Но то, что поразило меня наиболее непосредственно в отношении всей ортодоксальной части церкви, — это ее фактическая поддержка рабства в разгоравшемся тогда кризисе. Поскольку выдающиеся богословы вроде епископа Хопкинса из Вермонта, преподобного доктора Паркера из Нью-Джерси и других лиц, занимавших высокие посты в различных конфессиях по всей стране, обосновывали рабство цитатами из Писания, церковь в целом смирилась с этой позицией. Я проникся резкой оппозицией сначала экспансии рабовладельческой власти на новые территории Соединенных Штатов, а затем и самому рабству; и этот союз между ним и ортодоксией углубил мое недоверие к тому, что вокруг меня именовалось религией. По мере того как борьба между рабством и свободой накалялась, это мое чувство крепло. На первом курсе колледжа был принят закон о беглых рабах, и это показалось мне верхом мерзости. Правда, нашлось несколько религиозных людей, занявших бескомпромиссную позицию против рабства; но обычно это были новоанглийские унитарианцы или члены других общин, отвергаемых ортодоксами, и данный факт усиливал мое недоверие к господствующей вере.

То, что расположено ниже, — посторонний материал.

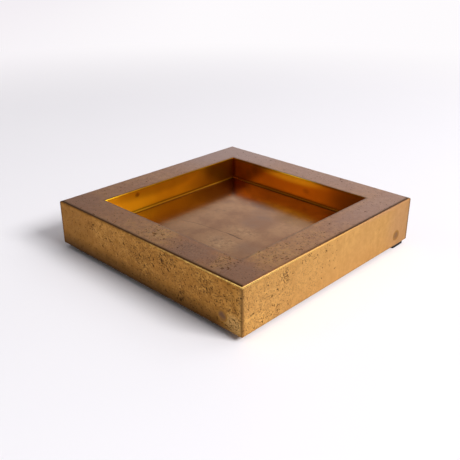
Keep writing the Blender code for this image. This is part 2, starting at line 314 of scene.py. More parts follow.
# Every vertex of the flat skin is nudged along its face, so that the pits don't stand in rows, and the whole skin
# sinks and rises by less than a tenth of a millimetre, as filed brass does. It stays level round the pins. The
# seed makes it come out the same each time.
NUDGE = 0.0005
NUDGE_LENGTH = 0.0007
DRIFT = 0.0012
DRIFT_LENGTH = 0.0045
DRIFT_MARGIN = 0.003
LEVEL_ROUND_PIN = 0.009
LOWEST_NUDGED = LOWER_EDGE + 0.001
SQUARE_ON = 0.999
WAVE_DEPTH = 0.00009
WAVE_LENGTH = 0.03
FINER_WAVES = 3.1
FINER_SHARE = 0.4
WALL_WAVE = 0.25
noise.seed_set(7)
places = read_vertices(body)
facing = read_vertices(body, "normal")
reach = reaches(places)
level = np.abs(facing[:, 2]) > 0.9
from_end = np.where(level, reach - RIM_INNER, np.minimum(
    places[:, 2] - LOWER_EDGE - OUTER_EDGE_RADIUS, RIM_TOP - OUTER_EDGE_RADIUS - places[:, 2]))
from_end = np.minimum(from_end, HALF_SIDE - CORNER_CELL - np.where(
    level, reach, np.abs(places[:, :2]).min(axis=1)))
nudge = stray(places, NUDGE_LENGTH, NUDGE)
drift = stray(places, DRIFT_LENGTH, DRIFT)
drift *= (np.clip(from_end / DRIFT_MARGIN, 0, 1) * (reach > RIM_INNER))[:, None]
nudge = along_faces(nudge + drift, facing)
waves = np.array([noise.noise(place) + FINER_SHARE * noise.noise(place * FINER_WAVES)
                  for place in (Vector(place) / WAVE_LENGTH for place in places)])
skin = np.array([is_skin([Vector(place)]) for place in places])
near_pin = np.max([np.exp(-(((places - np.array(pin_place)) / LEVEL_ROUND_PIN) ** 2).sum(axis=1) ** 2)
                   for pin_place in pin_places], axis=0)
flat = skin & (np.abs(facing).max(axis=1) > SQUARE_ON) & (near_pin < 0.5) & (places[:, 2] > LOWEST_NUDGED)
nudge *= (1 - near_pin)[:, None]
places[flat] += nudge[flat]
sink = np.clip(0.5 - 0.5 * waves, 0, 1) * WAVE_DEPTH * (1 - near_pin)
sink[reaches(places) < RIM_INNER] *= WALL_WAVE
places[skin] -= (facing * sink[:, None])[skin]
move_vertices(body, places)

# The casting pits: four rounds, from long crooked pits of three cells to single small ones. Each round has its
# share of the crowded cells, the neighbours that join in, and the margin, slope and depth of the pits.
LUCK_CELL = 0.0005
NEXT_LUCK = 37.3
PIT_ROUNDS = (
    (0.10, 2, 0.00040, 0.00007, 0.00016),
    (0.12, 1, 0.00040, 0.00007, 0.00017),
    (0.20, 0, 0.00036, 0.00007, 0.00014),
    (0.40, 0, 0.00043, 0.00005, 0.00010),
)
WHOLE_CELL = 0.75 * CELL ** 2
WHOLE_EDGE = 0.7 * CELL
PIT_SHARE = 0.006
# Where they crowd, and the share of the cells there that may be pitted. It is PIT_SHARE everywhere else.
PIT_PATCHES = (
    (-58, -100, 31, 6, 4, 6, 0.26), (-48, -100, 31, 28, 4, 9, 0.1), (4, -100, 28, 18, 4, 11, 0.13),
    (28, -100, 32, 10, 4, 6, 0.55), (44, -100, 13, 4, 4, 8, 0.45), (67, -100, 28, 8, 4, 7, 0.28),
    (85, -100, 25, 18, 4, 14, 0.12), (93, -100, 9, 7, 4, 7, 0.32), (40, -100, 18, 50, 4, 18, 0.06),
    (100, -59, 31, 4, 4, 8, 0.9), (100, -36, 37, 8, 7, 4, 0.3), (100, -80, 9, 4, 22, 6, 0.28),
    (100, -75, 24, 4, 28, 14, 0.1), (100, -15, 30, 4, 24, 11, 0.07), (-2, -87, 40.5, 10, 11, 4, 0.34),
    (20, -88, 40.5, 16, 11, 4, 0.1), (68, -84, 40.5, 10, 9, 4, 0.38), (87, -62, 40.5, 10, 12, 4, 0.16),
    (80, -48, 40.5, 6, 6, 4, 0.18), (86, -30, 40.5, 11, 32, 4, 0.07), (-30, -88, 40.5, 22, 11, 4, 0.05),
    (30, 90, 40.5, 30, 10, 4, 0.03), (-88, -40, 40.5, 10, 30, 4, 0.04), (-100, 40, 26, 4, 18, 10, 0.2),
    (-100, -60, 15, 4, 14, 8, 0.25), (-100, 86, 12, 4, 12, 7, 0.2), (-52, 100, 30, 20, 4, 9, 0.2),
    (58, 100, 13, 16, 4, 8, 0.22), (12, 100, 28, 10, 4, 8, 0.14),
)


def luck(face, turn):
    """A number from 0 to 1 that goes with the place of a face, and is another one each turn."""
    return 0.5 + 0.5 * noise.cell(face.calc_center_median() / LUCK_CELL + Vector((turn * NEXT_LUCK, 0, 0)))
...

За несколько лет до этого, будучи еще мальчиком, готовившимся к колледжу, я впервые встретил священника подобного толка — преподобного Сэмюэла Джозефа Мэя, пастора унитарианской церкви в Сиракузах; и он привлек меня с первой же минуты встречи. В нем было нечто глубоко сердечное и доброе, что находило путь к любым сердцам. Хотя я знал его долгие годы, он ни разу не предпринял ни малейшей попытки обратить меня в свою веру. Он неустанно служил любому доброму делу в обществе и особенно защите угнетенных и обездоленных; онондагские индейцы из центрального Нью-Йорка находили в нем твердого союзника против посягательств алчных белых соседей; беглые рабы знали его как лучшего друга, готового рисковать ради них собственной безопасностью.